Traceback (most recent call last):
  File "/public2/home/sl_qybio/sl_qybio/miniforge3/envs/helixer/lib/python3.10/site-packages/HTSeq/__init__.py", line 920, in fetch
    for pa in self.sf.fetch(reference, start, end, region):
  File "pysam/libcalignmentfile.pyx", line 1089, in pysam.libcalignmentfile.AlignmentFile.fetch
  File "pysam/libchtslib.pyx", line 663, in pysam.libchtslib.HTSFile.parse_region
ValueError: too many values to unpack (expected 2)

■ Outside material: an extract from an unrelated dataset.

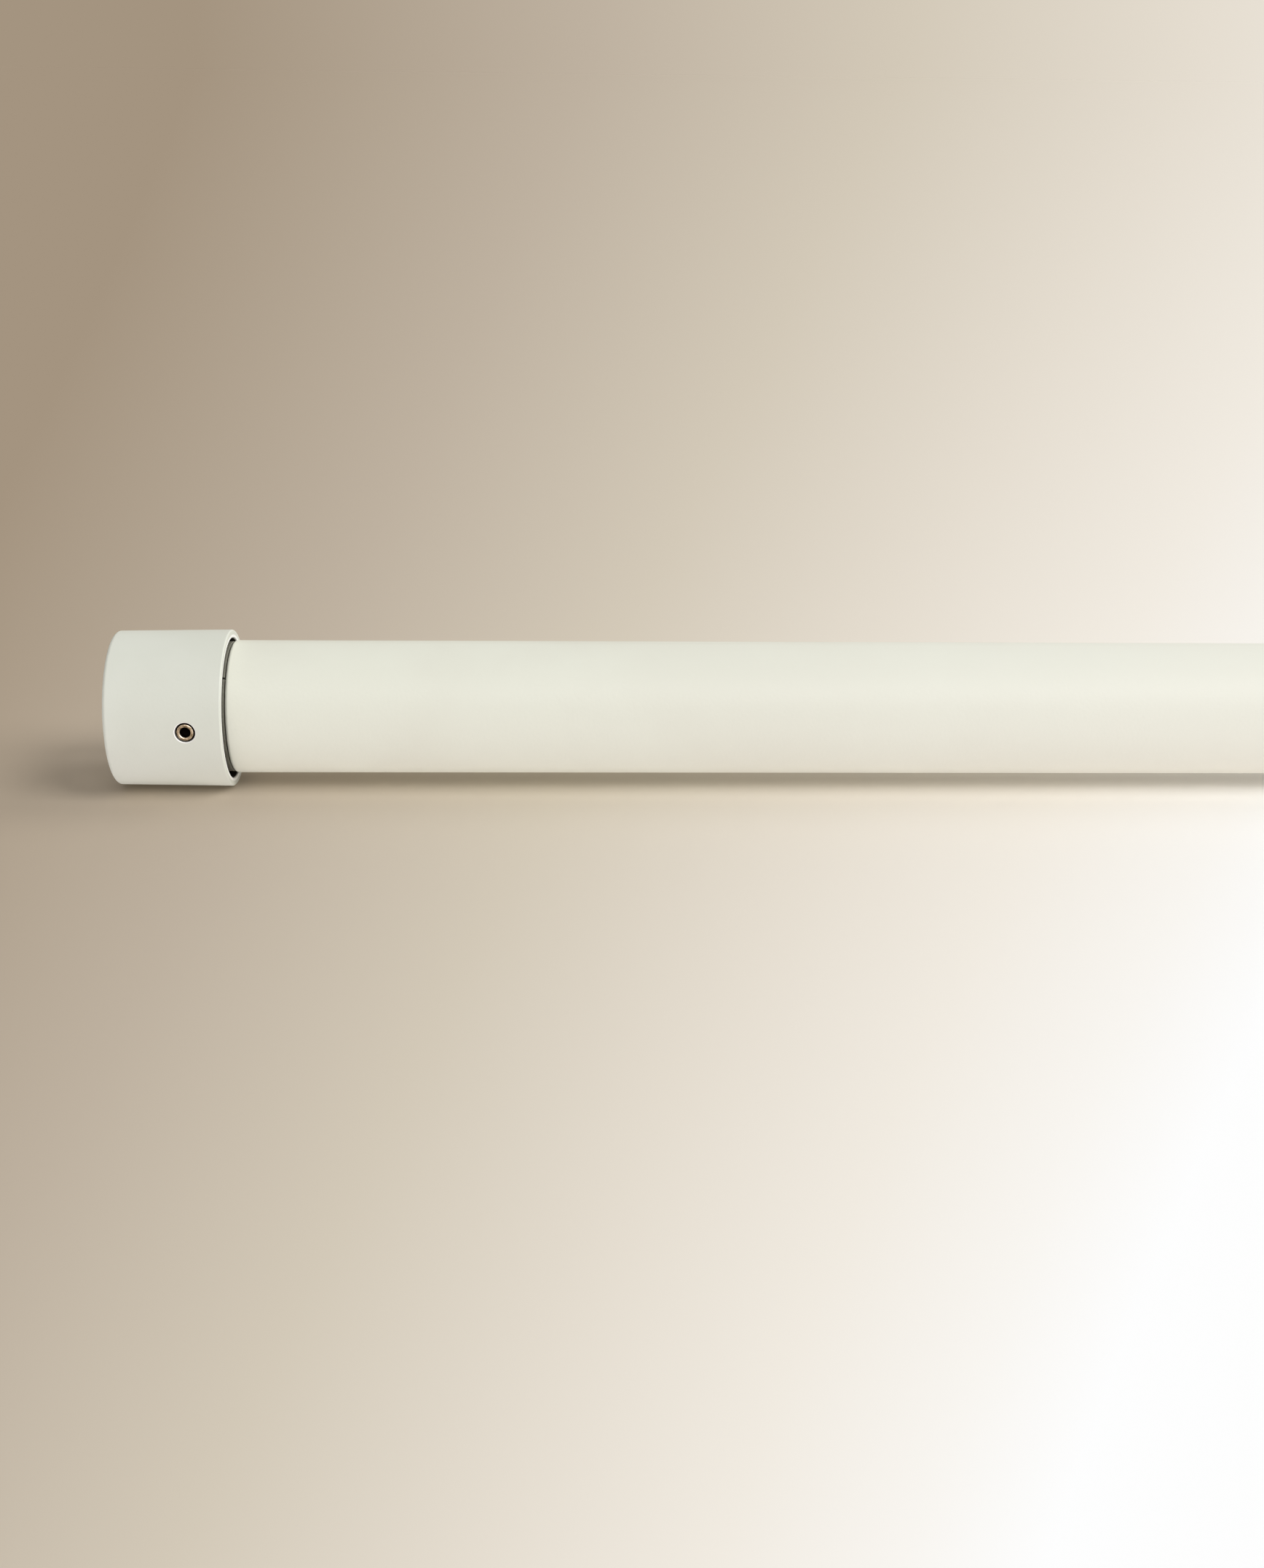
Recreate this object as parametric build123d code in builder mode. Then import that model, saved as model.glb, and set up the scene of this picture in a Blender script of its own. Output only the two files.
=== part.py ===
from build123d import *
from math import sqrt
import os

# Extendable curtain rod, pushed together.
# X runs along the rod with the sliding tube's cap at -X, +Z is up, and the origin lies on the
# tubes' common axis, halfway along the outer tube. The grub screws face -Y.

# Overall
closed_length = 1200.0      # over both caps, with the rod pushed together

# Tubes
outer_diameter = 28.0
outer_wall = 1.0
lip_radius = 0.7            # outside bend of the mouth, which is rolled in over the inner tube
lip_length = 1.0            # along the axis
lip_clearance = 0.10        # radial, between the rolled lip and the inner tube
tube_gap = 0.5              # radial, between the two tubes behind the lip
inner_wall = 0.8
edge_break = 0.15           # on cut tube ends and moulded edges

# Bead rolled into the inner tube, which holds the glide bush
bead_setback = 12.0         # from the tube's hidden end
bead_width = 4.0
bead_depth = 0.6

# End caps
cap_length = 24.0
cap_bore_slack = 0.8        # radial, so that the cap slips over the painted outer tube
cap_wall = 1.7              # at the mouth
cap_draft = 0.3             # radial, towards the closed end
cap_floor = 2.2
cap_end_fillet = 0.8
cap_mouth_fillet = 0.3
cap_gap = 0.25              # from the left cap's mouth to the outer tube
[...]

During handling of the above exception, another exception occurred:

Traceback (most recent call last):
  File "/public2/home/sl_qybio/sl_qybio/miniforge3/envs/helixer/lib/python3.10/multiprocessing/pool.py", line 125, in worker
    result = (True, func(*args, **kwds))
  File "/public2/home/sl_qybio/sl_qybio/miniforge3/envs/helixer/lib/python3.10/multiprocessing/pool.py", line 48, in mapstar
    return list(map(*args))
  File "/public2/home/sl_qybio/sl_qybio/miniforge3/envs/helixer/lib/python3.10/site-packages/helixer/evaluation/add_ngs_coverage.py", line 293, in cov_by_chrom
    for read in htseqbam.fetch(region="{}:1-{}".format(chromosome, length)):
  File "/public2/home/sl_qybio/sl_qybio/miniforge3/envs/helixer/lib/python3.10/site-packages/HTSeq/__init__.py", line 924, in fetch
    if e.message == "fetch called on bamfile without index":
AttributeError: 'ValueError' object has no attribute 'message'
"""

The above exception was the direct cause of the following exception:

Traceback (most recent call last):
  File "/public2/home/sl_qybio/sl_qybio/miniforge3/envs/helixer/lib/python3.10/site-packages/helixer/evaluation/add_ngs_coverage.py", line 530, in <module>
    main(args.species,
  File "/public2/home/sl_qybio/sl_qybio/miniforge3/envs/helixer/lib/python3.10/site-packages/helixer/evaluation/add_ngs_coverage.py", line 466, in main
    cage_coverage_from_coord_to_h5(
  File "/public2/home/sl_qybio/sl_qybio/miniforge3/envs/helixer/lib/python3.10/site-packages/helixer/evaluation/add_ngs_coverage.py", line 398, in cage_coverage_from_coord_to_h5
    coverage_out = p.map(cov_by_chrom, mapargs)
  File "/public2/home/sl_qybio/sl_qybio/miniforge3/envs/helixer/lib/python3.10/multiprocessing/pool.py", line 367, in map
    return self._map_async(func, iterable, mapstar, chunksize).get()
  File "/public2/home/sl_qybio/sl_qybio/miniforge3/envs/helixer/lib/python3.10/multiprocessing/pool.py", line 774, in get
    raise self._value
AttributeError: 'ValueError' object has no attribute 'message'

Environment (please complete the following information):

felicitas215 commented 2 weeks ago

Hi, thank you for reporting this issue. This looks like you tried to use add_ngs_coverage.py on a bam file without an index file (.bam.bai). As it's frequently the case, the bam file needs an index file in the same directory.

felicitas215 commented 1 day ago

I'm closing this issue, because there was no activity for 2 weeks. Feel free to reopen the issue if necessary.